March 4, 2016
United Natural Foods is a cheap, undervalued company that could outperform as the natural food industry grows.
A hundred years from now, people will look back on the current industrial food era with amazement, wondering, “Why were people so ignorant about the health risks of eating industrial food?” Processed food, food additives, and GMOs have turned the simple process of eating a family meal into a health hazard.
Consumers, to their credit, are increasingly aware that better living when it comes to food is not found through chemistry and bioengineering. They’re turning to natural foods, and they’re turning away from food with chemical ingredients and GMOs. The trend’s been going on for decades, but low penetration levels suggest that there’s a lot more room to run.
Natural foods, with less than a 10% share of the overall grocery market, are driving more than two-thirds of grocery growth. Consumers are looking for food that’s environmentally sustainable, healthy, and transparently labelled. As a result, new natural food stores are being built everywhere while conventional grocery and drug chains are creating or expanding their own natural food sections.
The 25 largest food and beverage brands have been losing market share to small natural product brands for years, and they’re frantically adjusting their product formulations. As Denise Morrison, CEO of Campbell Soup, admitted “We are well aware of mounting distrust of Big Food.”
We’ve been reluctant to invest in this trend, because until recently most of the companies involved in the natural food industry have been too expensive. United Natural Foods (UNFI), the leading distributor of natural products, has seen a share price decline of 60% over the past year, and it’s currently trading at a share price that it first reached in 2005, more than ten years ago.
The reasons for investor pessimism are two-fold. First, UNFI’s largest customer, Whole Foods, is facing more competition, causing its own sales growth to slow. Second, UNFI recently lost another large customer, Albertsons, to a competitor. Our belief is that the Albertsons account was not particularly profitable for UNFI, and it is likely even less profitable for the competitor.
In our view, the first issue is manageable and the second issue is temporary. Certainly, Whole Foods is facing increased competition. But most of its competitors still rely on a distributor to help them manage their supply chain. With Albertsons, UNFI has a temporary capacity utilization problem that it will fix as UNFI finds new customers, and as consumer demand for its distributed products continues to grow. In the fourth quarter, underlying organic growth, ex-Albertsons, was 6.5%.
We expect challenging sales and earnings comparisons during the next few quarters due to the Albertsons loss. Meanwhile, investor uncertainty around near-term sales and earnings has created what we believe to be an attractive buying opportunity for long-term investors. UNFI, in our view, is a well-run, responsibly managed growth company with a value share price.
At the moment, UNFI is trading at a multiple of sales and at a multiple of operating income that represents a 15-year low for the stock. Given the multiple that investors are paying for low-growth or no-growth food stocks, we find this remarkable. Moreover, the CEO and COO of UNFI purchased over $500,000 worth of UNFI shares for their own accounts at materially higher prices than the current UNFI share price.

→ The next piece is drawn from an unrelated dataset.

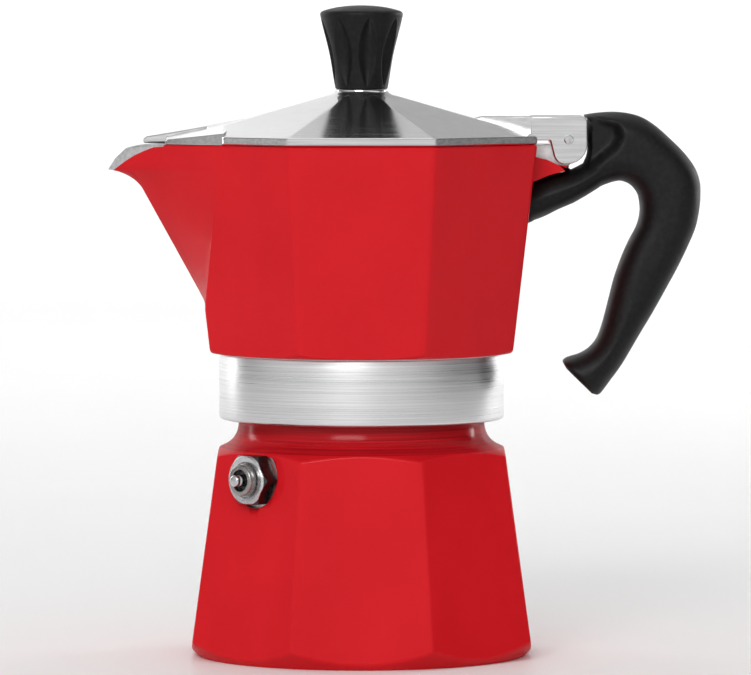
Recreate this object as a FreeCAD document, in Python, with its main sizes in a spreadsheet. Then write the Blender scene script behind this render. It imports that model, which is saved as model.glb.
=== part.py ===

We estimate that the company’s intrinsic value is considerably higher than the current share price reflects, providing us with an ample margin of safety relative to the current share price. In a stock market searching for direction, we are glad to own a high quality company like UNFI with an undemanding valuation.
Investing involves risk. The information contained herein is neither investment advice nor a legal opinion. The views expressed are those of the authors as of the date of publication of this report, and are subject to change at any time due to changes in market or economic conditions. Pekin Singer cannot assure that the investment discussed herein will outperform any other investment in the future. Past performance is no guarantee of future results.